# STORED ROWS
## START

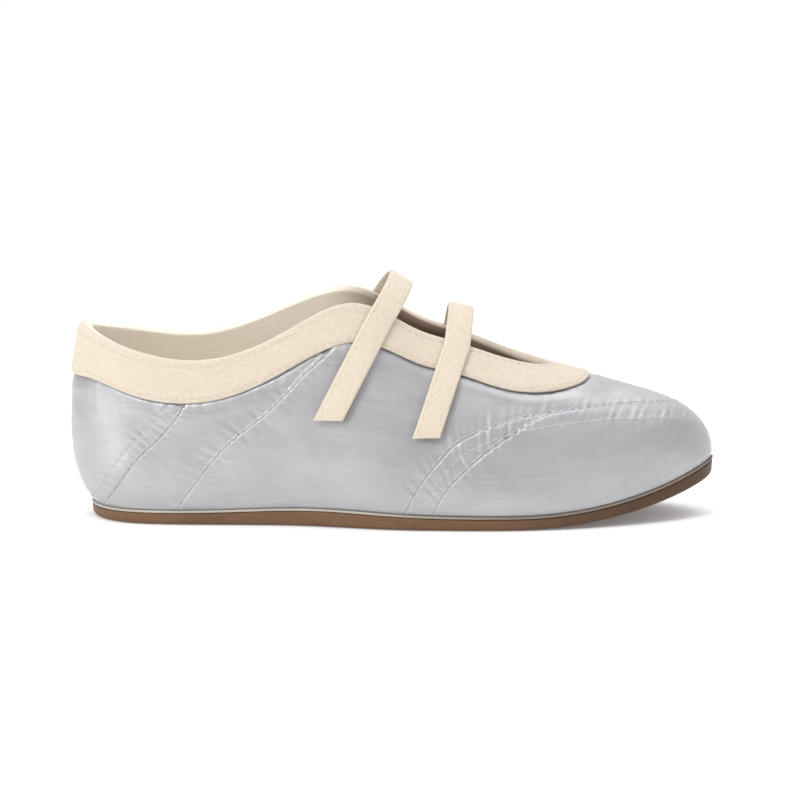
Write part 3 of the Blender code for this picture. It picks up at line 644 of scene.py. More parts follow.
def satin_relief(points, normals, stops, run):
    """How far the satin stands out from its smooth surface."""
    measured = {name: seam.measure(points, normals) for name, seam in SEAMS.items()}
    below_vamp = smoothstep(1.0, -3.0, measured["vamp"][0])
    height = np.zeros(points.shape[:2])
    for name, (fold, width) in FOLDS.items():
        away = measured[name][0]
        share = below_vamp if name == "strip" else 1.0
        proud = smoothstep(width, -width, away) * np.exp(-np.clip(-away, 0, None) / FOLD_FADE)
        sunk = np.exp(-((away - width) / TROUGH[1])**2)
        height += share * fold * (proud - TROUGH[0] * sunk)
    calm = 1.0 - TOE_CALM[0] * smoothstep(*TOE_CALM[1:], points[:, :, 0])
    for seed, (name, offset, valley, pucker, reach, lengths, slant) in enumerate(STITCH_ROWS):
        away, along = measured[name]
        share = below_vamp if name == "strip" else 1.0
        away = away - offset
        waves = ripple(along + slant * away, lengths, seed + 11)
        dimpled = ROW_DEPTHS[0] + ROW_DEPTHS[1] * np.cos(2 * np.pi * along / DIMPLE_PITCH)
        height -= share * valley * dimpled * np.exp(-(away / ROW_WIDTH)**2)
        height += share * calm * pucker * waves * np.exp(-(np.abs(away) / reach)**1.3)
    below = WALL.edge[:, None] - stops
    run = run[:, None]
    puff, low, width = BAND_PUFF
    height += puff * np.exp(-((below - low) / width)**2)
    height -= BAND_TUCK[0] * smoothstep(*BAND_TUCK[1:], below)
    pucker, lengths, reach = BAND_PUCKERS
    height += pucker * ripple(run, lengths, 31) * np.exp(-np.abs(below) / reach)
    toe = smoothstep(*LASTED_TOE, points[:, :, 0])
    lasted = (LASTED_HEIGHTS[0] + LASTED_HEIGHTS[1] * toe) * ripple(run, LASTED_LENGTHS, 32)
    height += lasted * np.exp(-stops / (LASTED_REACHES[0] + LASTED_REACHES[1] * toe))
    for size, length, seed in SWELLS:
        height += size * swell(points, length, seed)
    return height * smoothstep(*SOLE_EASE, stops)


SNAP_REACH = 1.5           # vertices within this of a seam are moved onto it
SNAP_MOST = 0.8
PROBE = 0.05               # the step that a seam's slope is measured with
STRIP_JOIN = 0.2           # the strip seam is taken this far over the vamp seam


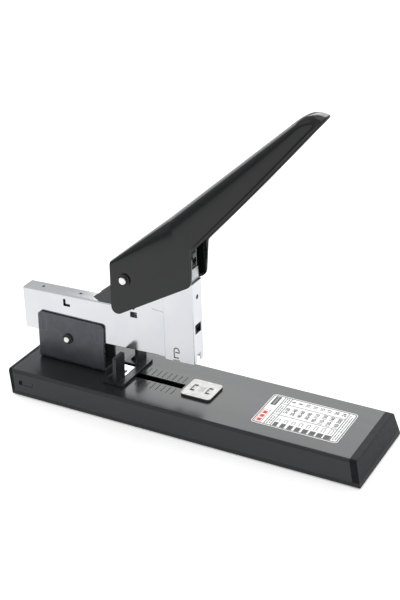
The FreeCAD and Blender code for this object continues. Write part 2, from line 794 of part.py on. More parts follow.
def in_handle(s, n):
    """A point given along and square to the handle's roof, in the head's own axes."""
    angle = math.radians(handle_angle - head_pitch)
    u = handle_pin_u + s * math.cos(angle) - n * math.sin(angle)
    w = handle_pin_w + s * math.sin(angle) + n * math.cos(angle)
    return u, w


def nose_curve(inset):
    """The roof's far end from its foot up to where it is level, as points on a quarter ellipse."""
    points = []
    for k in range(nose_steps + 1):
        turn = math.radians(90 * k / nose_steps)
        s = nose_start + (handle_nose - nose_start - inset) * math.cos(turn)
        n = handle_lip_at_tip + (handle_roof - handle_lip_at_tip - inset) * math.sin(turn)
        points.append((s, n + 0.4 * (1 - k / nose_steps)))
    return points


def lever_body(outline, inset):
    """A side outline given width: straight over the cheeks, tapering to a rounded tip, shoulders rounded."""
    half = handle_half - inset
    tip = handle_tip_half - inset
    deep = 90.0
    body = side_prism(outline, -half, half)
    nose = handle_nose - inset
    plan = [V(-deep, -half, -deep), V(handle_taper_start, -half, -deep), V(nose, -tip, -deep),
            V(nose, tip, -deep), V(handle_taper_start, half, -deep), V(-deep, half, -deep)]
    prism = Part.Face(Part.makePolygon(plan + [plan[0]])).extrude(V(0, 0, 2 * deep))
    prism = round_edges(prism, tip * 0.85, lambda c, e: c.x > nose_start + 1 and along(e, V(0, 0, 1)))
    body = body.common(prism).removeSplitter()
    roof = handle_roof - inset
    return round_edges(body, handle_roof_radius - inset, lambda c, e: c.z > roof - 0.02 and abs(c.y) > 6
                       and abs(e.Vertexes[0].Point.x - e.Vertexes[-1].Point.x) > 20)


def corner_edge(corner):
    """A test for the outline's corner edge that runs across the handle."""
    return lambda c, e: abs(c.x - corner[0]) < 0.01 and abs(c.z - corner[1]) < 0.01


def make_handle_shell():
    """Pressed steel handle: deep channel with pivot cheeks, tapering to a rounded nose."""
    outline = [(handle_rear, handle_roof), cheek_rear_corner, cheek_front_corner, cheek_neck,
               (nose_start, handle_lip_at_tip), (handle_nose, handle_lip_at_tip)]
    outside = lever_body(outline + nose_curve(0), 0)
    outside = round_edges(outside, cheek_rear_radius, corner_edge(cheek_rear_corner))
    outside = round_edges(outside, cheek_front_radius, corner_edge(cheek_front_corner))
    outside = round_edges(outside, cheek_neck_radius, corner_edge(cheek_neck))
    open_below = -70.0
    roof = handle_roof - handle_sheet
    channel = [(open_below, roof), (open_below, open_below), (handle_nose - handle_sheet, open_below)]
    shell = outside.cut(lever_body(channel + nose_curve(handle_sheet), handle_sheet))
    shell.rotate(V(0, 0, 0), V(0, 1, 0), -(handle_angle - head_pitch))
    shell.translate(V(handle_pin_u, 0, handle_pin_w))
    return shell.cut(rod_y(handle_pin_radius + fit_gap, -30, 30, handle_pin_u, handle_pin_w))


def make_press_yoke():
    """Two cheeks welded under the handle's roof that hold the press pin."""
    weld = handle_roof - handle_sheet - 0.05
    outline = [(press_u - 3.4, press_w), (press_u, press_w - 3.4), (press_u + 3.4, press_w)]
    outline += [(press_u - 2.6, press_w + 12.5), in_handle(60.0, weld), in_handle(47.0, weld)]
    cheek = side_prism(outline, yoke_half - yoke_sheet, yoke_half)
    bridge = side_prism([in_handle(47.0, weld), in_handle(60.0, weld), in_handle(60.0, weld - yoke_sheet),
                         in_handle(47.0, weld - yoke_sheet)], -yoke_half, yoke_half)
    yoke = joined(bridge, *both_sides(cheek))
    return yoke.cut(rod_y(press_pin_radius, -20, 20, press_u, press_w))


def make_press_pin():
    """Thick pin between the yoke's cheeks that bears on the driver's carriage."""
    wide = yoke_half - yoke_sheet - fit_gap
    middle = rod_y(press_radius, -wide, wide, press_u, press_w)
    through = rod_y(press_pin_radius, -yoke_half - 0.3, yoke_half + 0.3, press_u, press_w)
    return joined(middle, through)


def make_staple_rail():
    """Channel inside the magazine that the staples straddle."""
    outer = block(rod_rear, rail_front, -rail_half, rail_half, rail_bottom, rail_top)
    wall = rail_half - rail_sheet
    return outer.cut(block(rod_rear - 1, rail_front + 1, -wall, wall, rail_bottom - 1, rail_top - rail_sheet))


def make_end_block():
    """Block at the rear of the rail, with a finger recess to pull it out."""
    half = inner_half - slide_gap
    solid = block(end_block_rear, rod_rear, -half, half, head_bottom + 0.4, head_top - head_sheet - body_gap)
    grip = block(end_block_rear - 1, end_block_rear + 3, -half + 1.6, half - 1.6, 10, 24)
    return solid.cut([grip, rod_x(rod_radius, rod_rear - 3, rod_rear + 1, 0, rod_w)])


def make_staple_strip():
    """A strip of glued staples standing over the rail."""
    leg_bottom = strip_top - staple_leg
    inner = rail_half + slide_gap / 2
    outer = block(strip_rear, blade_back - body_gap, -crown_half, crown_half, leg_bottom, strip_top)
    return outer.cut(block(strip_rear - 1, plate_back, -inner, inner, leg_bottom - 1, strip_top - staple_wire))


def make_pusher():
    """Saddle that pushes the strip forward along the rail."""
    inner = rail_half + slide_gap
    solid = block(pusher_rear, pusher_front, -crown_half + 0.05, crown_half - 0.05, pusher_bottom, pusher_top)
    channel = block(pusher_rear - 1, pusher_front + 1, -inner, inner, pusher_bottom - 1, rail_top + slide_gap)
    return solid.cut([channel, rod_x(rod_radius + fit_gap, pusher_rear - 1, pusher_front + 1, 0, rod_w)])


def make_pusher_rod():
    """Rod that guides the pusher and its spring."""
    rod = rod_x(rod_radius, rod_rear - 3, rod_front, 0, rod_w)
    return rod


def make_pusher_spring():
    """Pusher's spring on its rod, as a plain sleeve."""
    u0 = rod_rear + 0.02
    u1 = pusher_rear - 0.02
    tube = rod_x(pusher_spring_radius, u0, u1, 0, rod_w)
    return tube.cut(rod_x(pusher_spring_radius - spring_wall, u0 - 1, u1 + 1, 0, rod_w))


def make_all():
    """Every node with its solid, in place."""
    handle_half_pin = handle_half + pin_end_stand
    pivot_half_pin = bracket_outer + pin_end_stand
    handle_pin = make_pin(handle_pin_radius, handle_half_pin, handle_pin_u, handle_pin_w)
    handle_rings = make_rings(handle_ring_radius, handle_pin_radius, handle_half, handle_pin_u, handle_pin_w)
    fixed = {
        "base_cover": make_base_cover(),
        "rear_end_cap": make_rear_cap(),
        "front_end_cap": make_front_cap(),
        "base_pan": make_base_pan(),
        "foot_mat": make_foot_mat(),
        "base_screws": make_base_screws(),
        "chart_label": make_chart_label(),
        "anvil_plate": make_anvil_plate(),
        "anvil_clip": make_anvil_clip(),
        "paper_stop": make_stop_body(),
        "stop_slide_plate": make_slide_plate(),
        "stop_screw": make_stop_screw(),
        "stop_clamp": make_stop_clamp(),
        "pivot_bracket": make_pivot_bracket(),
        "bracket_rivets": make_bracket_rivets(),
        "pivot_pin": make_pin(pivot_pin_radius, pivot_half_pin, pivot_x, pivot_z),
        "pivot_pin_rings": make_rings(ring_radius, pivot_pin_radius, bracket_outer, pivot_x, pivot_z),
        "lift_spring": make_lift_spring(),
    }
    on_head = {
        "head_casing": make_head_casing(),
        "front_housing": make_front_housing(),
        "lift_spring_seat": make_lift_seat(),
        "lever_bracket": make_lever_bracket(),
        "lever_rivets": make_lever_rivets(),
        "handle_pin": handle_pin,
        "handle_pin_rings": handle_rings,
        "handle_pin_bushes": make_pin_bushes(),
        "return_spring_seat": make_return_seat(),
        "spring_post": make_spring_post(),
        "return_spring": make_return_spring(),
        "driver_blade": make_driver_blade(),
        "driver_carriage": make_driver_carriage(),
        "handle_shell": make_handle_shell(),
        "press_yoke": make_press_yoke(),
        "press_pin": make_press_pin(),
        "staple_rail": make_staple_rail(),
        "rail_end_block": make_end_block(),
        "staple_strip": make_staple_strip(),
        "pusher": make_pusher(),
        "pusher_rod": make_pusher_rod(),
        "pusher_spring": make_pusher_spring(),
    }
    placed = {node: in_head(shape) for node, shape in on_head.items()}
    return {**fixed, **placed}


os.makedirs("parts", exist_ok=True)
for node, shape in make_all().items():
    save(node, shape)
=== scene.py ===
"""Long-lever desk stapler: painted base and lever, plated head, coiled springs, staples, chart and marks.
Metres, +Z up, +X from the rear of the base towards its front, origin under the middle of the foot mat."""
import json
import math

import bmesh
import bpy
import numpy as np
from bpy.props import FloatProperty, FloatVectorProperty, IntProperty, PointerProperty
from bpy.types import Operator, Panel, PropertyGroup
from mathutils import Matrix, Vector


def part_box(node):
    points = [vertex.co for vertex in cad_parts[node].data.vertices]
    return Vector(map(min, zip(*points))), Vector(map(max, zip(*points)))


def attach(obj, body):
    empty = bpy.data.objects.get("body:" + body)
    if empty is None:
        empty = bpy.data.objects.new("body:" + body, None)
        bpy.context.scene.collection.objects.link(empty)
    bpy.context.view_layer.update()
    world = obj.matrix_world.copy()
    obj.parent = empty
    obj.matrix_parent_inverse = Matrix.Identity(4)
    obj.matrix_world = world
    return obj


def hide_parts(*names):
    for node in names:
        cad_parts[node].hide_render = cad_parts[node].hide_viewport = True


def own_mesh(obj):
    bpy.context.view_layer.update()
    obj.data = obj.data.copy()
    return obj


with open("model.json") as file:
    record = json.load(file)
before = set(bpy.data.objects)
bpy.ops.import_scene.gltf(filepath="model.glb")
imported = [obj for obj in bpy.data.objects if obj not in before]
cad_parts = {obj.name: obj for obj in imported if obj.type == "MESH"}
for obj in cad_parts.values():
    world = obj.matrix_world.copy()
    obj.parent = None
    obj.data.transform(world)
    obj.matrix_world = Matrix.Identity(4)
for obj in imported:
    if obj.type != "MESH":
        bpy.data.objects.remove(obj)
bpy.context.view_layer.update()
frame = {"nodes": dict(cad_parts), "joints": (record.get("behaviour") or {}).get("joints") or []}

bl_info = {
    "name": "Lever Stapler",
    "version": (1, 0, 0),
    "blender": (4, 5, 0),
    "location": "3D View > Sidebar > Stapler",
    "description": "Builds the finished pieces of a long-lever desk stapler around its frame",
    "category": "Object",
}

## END

# STATED GOAL
Retype precisely, and only, the span of lines that opens at the line containing "in_head(shape) for node, shape" and closes at the line containing "in imported if", both inclusive.

# CORRECT RESPONSE
    placed = {node: in_head(shape) for node, shape in on_head.items()}
    return {**fixed, **placed}


os.makedirs("parts", exist_ok=True)
for node, shape in make_all().items():
    save(node, shape)
=== scene.py ===
"""Long-lever desk stapler: painted base and lever, plated head, coiled springs, staples, chart and marks.
Metres, +Z up, +X from the rear of the base towards its front, origin under the middle of the foot mat."""
import json
import math

import bmesh
import bpy
import numpy as np
from bpy.props import FloatProperty, FloatVectorProperty, IntProperty, PointerProperty
from bpy.types import Operator, Panel, PropertyGroup
from mathutils import Matrix, Vector


def part_box(node):
    points = [vertex.co for vertex in cad_parts[node].data.vertices]
    return Vector(map(min, zip(*points))), Vector(map(max, zip(*points)))


def attach(obj, body):
    empty = bpy.data.objects.get("body:" + body)
    if empty is None:
        empty = bpy.data.objects.new("body:" + body, None)
        bpy.context.scene.collection.objects.link(empty)
    bpy.context.view_layer.update()
    world = obj.matrix_world.copy()
    obj.parent = empty
    obj.matrix_parent_inverse = Matrix.Identity(4)
    obj.matrix_world = world
    return obj


def hide_parts(*names):
    for node in names:
        cad_parts[node].hide_render = cad_parts[node].hide_viewport = True


def own_mesh(obj):
    bpy.context.view_layer.update()
    obj.data = obj.data.copy()
    return obj


with open("model.json") as file:
    record = json.load(file)
before = set(bpy.data.objects)
bpy.ops.import_scene.gltf(filepath="model.glb")
imported = [obj for obj in bpy.data.objects if obj not in before]
cad_parts = {obj.name: obj for obj in imported if obj.type == "MESH"}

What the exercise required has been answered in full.